America is the land of opportunity, but we’re not all going to make presidential salaries, as unfortunate as that is. One of the biggest topics of conversation, as far as the economy is concerned, isn’t so much the lack of jobs — we’ve seen the unemployment rate improve dramatically over the past several years — it’s the lack of quality jobs. Well-paying jobs. Jobs that can support a middle class lifestyle.
Many of those jobs are in danger of being lost forever, from an influx of cheap labor, automation, and other threats. Though there are still opportunities out there, many Americans are finding themselves in low-paying, low-skill work. Jobs that aren’t quite cutting it.
But there are still those at the bottom rung of the professional ladder. Americans working jobs that pay absolutely dismal wages, and offer little in the way of skill development and advancement. They’re stuck in America’s lowest-paying jobs. These jobs have a lot in common with dead-end jobs, but in terms of actual take-home pay? They’re at the bottom of the barrel.
Of course, with varying minimum wages across the country, it’s hard to get an exact read on which jobs pay the least. But we can rely on data from the Bureau of Labor Statistics to get a pretty good idea. Using the government’s information, we know that jobs in the restaurant and food industry are pretty dreadful — so much so that seven of the the top 10 lowest-paying jobs in America are concentrated in the industry.
So, when we used BLS data to compile the following list, we lumped them all together for a bit of diversity. With that in mind, here are America’s lowest-paying jobs.
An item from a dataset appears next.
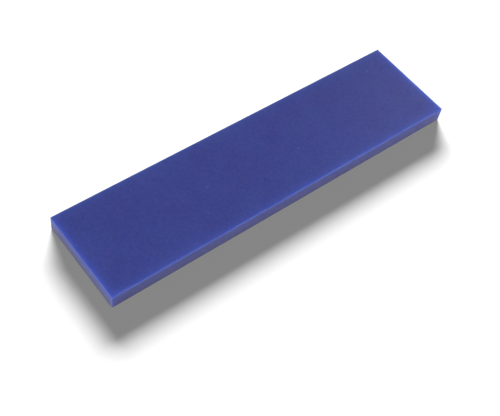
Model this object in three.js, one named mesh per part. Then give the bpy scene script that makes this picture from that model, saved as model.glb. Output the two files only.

This is, without a doubt, the most surprising entry on our list. Evidently, models don’t make much at all. When you think about it, it makes sense though. A lot of people want to be models — meaning there’s an influx of supply for the relative few modeling gigs out there. It’s a buyer’s market for models. The intricacies of the modeling industry are likely fairly complex, but if we go by the BLS numbers, models make at or near minimum wage in most cases.
6. Ushers and ticket-takers
A job that is likely slated for extinction in the near future, ticket takers and ushers make very little. It’s a job that requires very little, other than a pulse, and for that reason, anyone could do it. That’s why it pays so little — there’s an incredible number of people who can do the job, leaving all the leverage in the hands of employers. Want a job that’s going to get you through college? Taking tickets at a local theater isn’t going to cut it.
5. Amusement and recreation attendants
Similar to ticket-takers, recreation and amusement park workers aren’t employing much skill during their work day. There are exceptions, of course, but this is another job that doesn’t require much, if any, skill to get hired. If you can open a gate, make sure seat-belts are fastened, and hit a big green or red button, you’re probably qualified. For that reason, you’ll likely only get minimum wage.
4. Farm workers
Farm work is notoriously difficult. You work long hours, perform dirty, difficult, and physical jobs, and get paid peanuts to do it. This is why so many illegal immigrants end up taking these jobs — a lot of Americans simply won’t do them. But they are important, in the grand scheme of things. The unfortunate thing is that the people in the industry are paid very little.
3. Gaming dealers
With all of the money floating around at casinos, you’d think that some of it would end up in the pockets and bank accounts of the dealers manning the poker tables and roulette wheels. Well, that may be true in some places, like Las Vegas. But by and large, dealers make very little.
If you’re unfamiliar with a shampooer, it’s exactly what it sounds like: someone who shampoos and cleans your hair at a salon or barber shop. This is more common at salons, as many men who frequent old-school barbershops probably had no idea this was a thing. But shampooers are paid very little. So much so, that only one other group of workers make less than them, at least on average.
1. Food industry workers
We’re including everyone here: dishwashers, servers, bartenders, fast food workers, and cooks. They all show up high on the BLS list, so we’re combining them. We mentioned before that seven of the top 10 lowest-paid jobs in America are in the food and dining industry, and that’s how they all end up in the top spot. There is a bit of room for discussion, however, as servers and bartenders typically pad their incomes with tips. But back of the house staff, bussers, and hosts? They’re making very little. Less than anyone else in the country, typically.